When performing the quantitative assessment, the estimated fair value of the trademarks is calculated based on an income approach using the relief from royalty method. The most significant assumptions used in the relief from royalty method to determine the estimated fair value of intangible assets with indefinite lives in connection with this impairment testing were: (i) a 3% royalty rate (held for sale brands trademark unit) and a 7% royalty rate (remaining brands trademark unit), (ii) an 11% discount rate, (iii) a 1.5% expected long-term growth rate, and (iv) the annual revenue projections.

For the year ended February 28, 2023, in connection with certain continued negative trends within our Beer segment’s Funky Buddha and Four Corners craft beer portfolios, we updated our long-term financial forecasts for these portfolios. As a result, the Funky Buddha and Four Corners craft beer trademark assets with a carrying value of $13.0 million were written-off, resulting in an impairment of $13.0 million. This loss was included in goodwill and intangible assets impairment within our consolidated results of operations for the year ended February 28, 2023. The estimated fair value of these trademark assets was determined based on our updated cash flow projections. Additionally, in June 2023, we completed the Funky Buddha Divestiture and the Four Corners Divestiture.

Equity method investments
As of February 28, 2025, August 31, 2024, November 30, 2023, and August 31, 2023, we evaluated certain equity method investments, made through our corporate venture capital function within the Corporate Operations and Other segment, and determined there were other-than-temporary impairments due to business underperformance. These losses from impairment were included in income (loss) from unconsolidated investments within our consolidated results for the respective periods. The estimated fair values for the equity method investments evaluated as of February 28, 2025, August 31, 2024, and November 30, 2023, were based largely on the cash flows expected to be generated by the investment using unobservable data points. The estimated fair value for the equity method investments evaluated as of August 31, 2023, was based largely on observable prices for similar assets. In October 2023, we exited one of these equity method investments in exchange for a note receivable.

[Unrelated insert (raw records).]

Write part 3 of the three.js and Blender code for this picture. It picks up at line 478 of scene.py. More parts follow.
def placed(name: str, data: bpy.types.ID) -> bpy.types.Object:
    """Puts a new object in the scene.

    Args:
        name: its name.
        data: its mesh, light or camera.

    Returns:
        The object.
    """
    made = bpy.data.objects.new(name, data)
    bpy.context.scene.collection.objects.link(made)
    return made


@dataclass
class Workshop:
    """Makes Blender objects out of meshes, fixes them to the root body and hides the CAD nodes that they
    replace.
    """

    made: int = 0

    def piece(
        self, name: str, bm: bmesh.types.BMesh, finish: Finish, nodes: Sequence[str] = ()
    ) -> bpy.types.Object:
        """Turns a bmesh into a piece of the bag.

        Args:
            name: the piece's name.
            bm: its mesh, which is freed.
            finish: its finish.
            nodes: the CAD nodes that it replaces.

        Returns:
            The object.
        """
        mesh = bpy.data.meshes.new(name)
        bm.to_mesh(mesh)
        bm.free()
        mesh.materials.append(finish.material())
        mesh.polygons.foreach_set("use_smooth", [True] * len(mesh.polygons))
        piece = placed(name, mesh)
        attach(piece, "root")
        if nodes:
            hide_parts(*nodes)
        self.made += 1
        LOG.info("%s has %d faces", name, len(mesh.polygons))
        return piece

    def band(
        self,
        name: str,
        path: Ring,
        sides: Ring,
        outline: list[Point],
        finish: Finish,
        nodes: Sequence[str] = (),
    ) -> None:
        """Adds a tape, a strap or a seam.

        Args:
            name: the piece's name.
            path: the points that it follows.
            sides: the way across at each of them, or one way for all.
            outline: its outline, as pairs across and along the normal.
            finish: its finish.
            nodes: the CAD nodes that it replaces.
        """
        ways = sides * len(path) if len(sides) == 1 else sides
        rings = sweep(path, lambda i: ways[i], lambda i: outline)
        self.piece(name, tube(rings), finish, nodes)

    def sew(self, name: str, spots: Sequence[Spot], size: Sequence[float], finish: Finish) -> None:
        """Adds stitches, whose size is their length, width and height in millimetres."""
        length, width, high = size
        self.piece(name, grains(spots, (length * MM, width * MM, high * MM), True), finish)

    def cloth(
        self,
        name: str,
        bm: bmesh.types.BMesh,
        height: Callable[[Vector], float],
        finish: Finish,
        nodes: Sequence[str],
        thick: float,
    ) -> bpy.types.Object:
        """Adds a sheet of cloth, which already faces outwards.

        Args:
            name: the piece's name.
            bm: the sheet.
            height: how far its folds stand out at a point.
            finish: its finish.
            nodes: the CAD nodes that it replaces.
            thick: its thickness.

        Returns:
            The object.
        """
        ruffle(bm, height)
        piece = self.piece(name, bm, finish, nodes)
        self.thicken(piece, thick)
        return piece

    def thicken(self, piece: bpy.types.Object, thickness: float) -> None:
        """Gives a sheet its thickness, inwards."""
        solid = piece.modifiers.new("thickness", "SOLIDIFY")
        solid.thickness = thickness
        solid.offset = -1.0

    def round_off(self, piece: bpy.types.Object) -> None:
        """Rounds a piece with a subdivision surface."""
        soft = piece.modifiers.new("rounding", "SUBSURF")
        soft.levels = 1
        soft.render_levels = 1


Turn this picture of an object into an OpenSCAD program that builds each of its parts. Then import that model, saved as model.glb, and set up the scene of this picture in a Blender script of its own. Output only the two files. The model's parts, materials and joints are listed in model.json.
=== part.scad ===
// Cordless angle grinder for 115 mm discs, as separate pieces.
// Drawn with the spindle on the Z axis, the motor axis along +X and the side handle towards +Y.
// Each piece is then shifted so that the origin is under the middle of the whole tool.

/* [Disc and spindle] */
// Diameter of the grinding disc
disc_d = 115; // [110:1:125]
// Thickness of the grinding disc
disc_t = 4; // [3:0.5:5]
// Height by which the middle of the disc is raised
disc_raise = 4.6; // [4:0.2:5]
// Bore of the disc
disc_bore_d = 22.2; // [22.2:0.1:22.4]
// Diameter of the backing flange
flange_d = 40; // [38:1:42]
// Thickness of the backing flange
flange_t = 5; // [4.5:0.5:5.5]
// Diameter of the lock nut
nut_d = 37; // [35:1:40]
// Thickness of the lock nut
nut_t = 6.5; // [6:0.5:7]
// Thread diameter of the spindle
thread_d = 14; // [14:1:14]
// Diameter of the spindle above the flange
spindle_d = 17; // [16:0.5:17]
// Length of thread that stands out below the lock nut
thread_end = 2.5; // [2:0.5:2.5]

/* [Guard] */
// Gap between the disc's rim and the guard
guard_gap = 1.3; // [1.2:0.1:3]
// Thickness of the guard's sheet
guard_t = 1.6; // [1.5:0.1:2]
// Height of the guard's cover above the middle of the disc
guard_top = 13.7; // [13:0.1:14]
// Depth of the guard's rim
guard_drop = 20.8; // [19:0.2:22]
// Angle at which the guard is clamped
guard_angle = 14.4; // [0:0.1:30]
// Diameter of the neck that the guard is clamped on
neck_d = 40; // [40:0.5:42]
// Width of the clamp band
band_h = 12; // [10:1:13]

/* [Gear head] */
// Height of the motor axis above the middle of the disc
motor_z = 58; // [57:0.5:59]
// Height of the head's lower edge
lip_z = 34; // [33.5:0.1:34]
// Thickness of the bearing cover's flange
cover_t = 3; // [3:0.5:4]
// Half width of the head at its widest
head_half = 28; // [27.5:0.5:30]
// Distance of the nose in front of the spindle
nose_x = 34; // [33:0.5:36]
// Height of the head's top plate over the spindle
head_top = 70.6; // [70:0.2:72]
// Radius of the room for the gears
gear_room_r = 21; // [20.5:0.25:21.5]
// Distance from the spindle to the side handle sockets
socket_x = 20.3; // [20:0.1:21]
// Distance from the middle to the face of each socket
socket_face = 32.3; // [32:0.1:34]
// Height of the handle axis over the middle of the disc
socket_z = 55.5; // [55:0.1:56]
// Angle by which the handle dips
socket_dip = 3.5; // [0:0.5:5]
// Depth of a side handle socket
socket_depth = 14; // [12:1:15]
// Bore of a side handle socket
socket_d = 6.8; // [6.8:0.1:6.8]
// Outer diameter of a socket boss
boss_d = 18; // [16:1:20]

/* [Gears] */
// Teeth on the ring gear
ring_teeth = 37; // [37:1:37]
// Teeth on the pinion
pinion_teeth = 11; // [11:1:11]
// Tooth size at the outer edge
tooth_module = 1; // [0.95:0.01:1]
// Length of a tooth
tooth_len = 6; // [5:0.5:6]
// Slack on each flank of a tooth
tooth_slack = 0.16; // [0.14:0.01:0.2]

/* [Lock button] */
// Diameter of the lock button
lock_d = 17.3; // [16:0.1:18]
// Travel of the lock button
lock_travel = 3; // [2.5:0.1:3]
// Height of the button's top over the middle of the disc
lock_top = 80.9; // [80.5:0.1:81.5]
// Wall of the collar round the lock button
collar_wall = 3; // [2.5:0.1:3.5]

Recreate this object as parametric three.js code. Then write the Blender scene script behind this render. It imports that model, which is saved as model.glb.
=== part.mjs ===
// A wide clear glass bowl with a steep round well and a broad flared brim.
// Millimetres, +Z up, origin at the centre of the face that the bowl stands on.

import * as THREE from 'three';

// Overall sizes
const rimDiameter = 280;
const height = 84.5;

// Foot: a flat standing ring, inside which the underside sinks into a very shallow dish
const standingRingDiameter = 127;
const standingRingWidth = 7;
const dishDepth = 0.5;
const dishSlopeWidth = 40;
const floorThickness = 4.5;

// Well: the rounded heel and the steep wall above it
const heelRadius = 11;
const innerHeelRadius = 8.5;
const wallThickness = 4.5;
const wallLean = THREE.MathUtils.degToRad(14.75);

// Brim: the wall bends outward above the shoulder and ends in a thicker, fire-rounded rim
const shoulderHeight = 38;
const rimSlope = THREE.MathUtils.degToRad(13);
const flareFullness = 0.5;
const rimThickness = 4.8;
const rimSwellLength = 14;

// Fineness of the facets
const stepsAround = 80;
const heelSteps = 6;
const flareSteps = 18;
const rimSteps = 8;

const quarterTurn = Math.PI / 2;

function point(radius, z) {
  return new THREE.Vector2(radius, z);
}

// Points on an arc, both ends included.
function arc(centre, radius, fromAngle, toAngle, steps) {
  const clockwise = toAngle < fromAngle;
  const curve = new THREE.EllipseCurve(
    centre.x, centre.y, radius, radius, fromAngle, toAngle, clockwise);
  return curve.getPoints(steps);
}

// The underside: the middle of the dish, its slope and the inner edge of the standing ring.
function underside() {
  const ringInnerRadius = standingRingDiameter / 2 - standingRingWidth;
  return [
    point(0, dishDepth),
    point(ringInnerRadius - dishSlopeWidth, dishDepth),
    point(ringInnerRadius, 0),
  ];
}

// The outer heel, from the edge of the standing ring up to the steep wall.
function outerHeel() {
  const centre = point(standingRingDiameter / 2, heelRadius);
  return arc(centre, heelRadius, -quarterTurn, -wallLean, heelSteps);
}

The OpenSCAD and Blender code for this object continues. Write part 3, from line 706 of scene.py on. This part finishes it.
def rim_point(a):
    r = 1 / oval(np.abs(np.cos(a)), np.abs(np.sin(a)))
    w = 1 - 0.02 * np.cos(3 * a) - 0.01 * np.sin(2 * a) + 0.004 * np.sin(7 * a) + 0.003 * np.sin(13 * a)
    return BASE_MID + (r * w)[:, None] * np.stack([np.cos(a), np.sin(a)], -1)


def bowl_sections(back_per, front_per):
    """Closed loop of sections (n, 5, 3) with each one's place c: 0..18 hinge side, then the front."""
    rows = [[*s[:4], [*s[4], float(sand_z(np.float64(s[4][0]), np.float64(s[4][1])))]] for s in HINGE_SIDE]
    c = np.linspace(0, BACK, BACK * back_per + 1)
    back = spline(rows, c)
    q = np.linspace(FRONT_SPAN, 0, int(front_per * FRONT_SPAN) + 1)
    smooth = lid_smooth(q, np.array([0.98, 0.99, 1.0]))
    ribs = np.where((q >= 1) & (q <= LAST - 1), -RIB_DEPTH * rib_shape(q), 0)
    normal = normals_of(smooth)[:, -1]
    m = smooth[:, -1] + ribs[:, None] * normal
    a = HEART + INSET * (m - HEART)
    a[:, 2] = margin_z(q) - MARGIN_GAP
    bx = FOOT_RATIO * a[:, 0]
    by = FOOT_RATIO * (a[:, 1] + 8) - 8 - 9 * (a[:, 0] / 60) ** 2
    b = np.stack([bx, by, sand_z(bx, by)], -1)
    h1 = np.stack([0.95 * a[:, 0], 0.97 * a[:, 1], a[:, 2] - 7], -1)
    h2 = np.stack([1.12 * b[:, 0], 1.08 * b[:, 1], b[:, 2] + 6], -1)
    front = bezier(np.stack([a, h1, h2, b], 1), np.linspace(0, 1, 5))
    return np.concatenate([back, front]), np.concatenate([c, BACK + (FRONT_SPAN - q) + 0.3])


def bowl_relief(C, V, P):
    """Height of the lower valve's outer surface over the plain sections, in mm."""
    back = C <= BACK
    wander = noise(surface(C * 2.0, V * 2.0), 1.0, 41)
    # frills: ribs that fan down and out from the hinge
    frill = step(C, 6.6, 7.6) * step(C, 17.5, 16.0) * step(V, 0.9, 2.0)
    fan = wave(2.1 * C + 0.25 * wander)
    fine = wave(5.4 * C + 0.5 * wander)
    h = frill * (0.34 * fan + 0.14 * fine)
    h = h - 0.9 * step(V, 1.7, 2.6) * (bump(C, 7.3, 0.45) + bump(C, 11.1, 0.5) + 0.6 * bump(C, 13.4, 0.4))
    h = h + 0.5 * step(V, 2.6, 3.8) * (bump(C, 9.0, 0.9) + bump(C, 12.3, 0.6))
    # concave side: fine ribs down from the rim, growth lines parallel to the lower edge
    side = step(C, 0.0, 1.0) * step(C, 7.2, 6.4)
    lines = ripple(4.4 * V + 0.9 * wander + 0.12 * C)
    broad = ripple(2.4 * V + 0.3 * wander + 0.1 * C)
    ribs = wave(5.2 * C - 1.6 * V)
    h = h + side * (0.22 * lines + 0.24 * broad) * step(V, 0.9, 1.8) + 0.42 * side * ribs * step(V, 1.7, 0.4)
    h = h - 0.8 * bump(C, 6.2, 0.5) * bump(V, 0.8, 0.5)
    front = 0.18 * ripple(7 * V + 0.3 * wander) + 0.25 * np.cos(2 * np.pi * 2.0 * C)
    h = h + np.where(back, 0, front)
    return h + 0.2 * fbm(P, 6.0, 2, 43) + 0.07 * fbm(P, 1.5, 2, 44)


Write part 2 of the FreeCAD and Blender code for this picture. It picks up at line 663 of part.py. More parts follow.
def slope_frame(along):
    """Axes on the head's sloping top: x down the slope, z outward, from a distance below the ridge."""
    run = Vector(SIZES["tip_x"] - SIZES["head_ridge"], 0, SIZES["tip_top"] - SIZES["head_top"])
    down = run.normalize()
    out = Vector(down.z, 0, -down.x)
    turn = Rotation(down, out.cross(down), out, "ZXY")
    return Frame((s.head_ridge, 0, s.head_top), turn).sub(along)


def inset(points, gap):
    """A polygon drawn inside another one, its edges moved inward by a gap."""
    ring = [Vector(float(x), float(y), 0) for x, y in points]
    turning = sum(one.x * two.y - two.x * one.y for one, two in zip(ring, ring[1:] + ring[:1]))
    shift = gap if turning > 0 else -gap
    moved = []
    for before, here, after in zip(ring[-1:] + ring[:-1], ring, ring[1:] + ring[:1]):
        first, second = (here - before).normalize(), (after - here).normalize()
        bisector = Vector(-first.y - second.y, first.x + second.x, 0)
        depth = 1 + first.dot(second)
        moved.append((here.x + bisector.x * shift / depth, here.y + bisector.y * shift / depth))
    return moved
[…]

We evaluated our then-existing Canopy Equity Method Investment as of May 31, 2023, and determined there was an other-than-temporary impairment. Our conclusion was based on several contributing factors, including: (i) the fair value being less than the carrying value and the uncertainty surrounding Canopy’s stock price recovering in the near-term, (ii) Canopy recorded significant costs in its fourth quarter of fiscal 2023 results designed to align its Canadian cannabis operations and resources in response to continued unfavorable market trends, (iii) the substantial doubt about Canopy’s ability to continue as a going concern, as disclosed by Canopy, and (iv) Canopy’s identification of material misstatements in certain of its previously reported financial results related to sales in its BioSteel Sports Nutrition Inc. reporting unit that were accounted for incorrectly, including the recording of a goodwill impairment during its restated second quarter of fiscal 2023. As a result, the Canopy Equity Method Investment with a carrying value of $266.2 million was written down to its estimated fair value of $142.7 million, resulting in an impairment of $123.5 million. This loss from impairment was included in income (loss) from unconsolidated investments within our consolidated results for the year ended February 29, 2024. The estimated fair value was determined based on the closing price of the underlying equity security as of May 31,
2023. Additionally, we no longer apply the equity method to our investment in Canopy following the April 2024 conversion of our Canopy common shares to Exchangeable Shares. For additional information, refer to Note 10.

As of August 31, 2022, we evaluated our then-existing Canopy Equity Method Investment and determined there was an other-than-temporary impairment based on several contributing factors, including: (i) the period of time for which the fair value had been less than the carrying value and the uncertainty surrounding Canopy’s stock price recovering in the near-term, (ii) Canopy recording a significant impairment of goodwill related to its cannabis operations during its first quarter of fiscal 2023, and (iii) the uncertainty of U.S. federal cannabis permissibility. As a result, the Canopy Equity Method Investment with a carrying value of $1,695.1 million was written down to its estimated fair value of $634.8 million, resulting in an impairment of $1,060.3 million. This loss from impairment was included in income (loss) from unconsolidated investments within our consolidated results for the year ended February 28, 2023. The estimated fair value was determined based on the closing price of the underlying equity security as of August 31, 2022.

Long-lived assets
For the year ended February 28, 2023, in connection with certain continued negative trends within our Beer segment’s craft beer business, management updated its long-term financial forecasts for this business and determined it was no longer part of the beer asset group. This change in financial forecasts indicated it was more likely than not the fair value of our long-lived assets associated with the craft beer business might be below its carrying value. Accordingly, we performed a quantitative assessment for impairment. As a result, certain long-lived assets with a carrying value of $59.8 million were written down to their estimated fair value of $6.3 million, resulting in a loss of $53.5 million. This loss was included in selling, general, and administrative expenses within our consolidated results of operations for the year ended February 28, 2023. These assets consisted primarily of property, plant, and equipment, including the Daleville Facility. Our estimated fair value was primarily based on the cash flows expected to be generated by the assets. Additionally, in May 2023, we sold the Daleville Facility in connection with our decision to exit the craft beer business.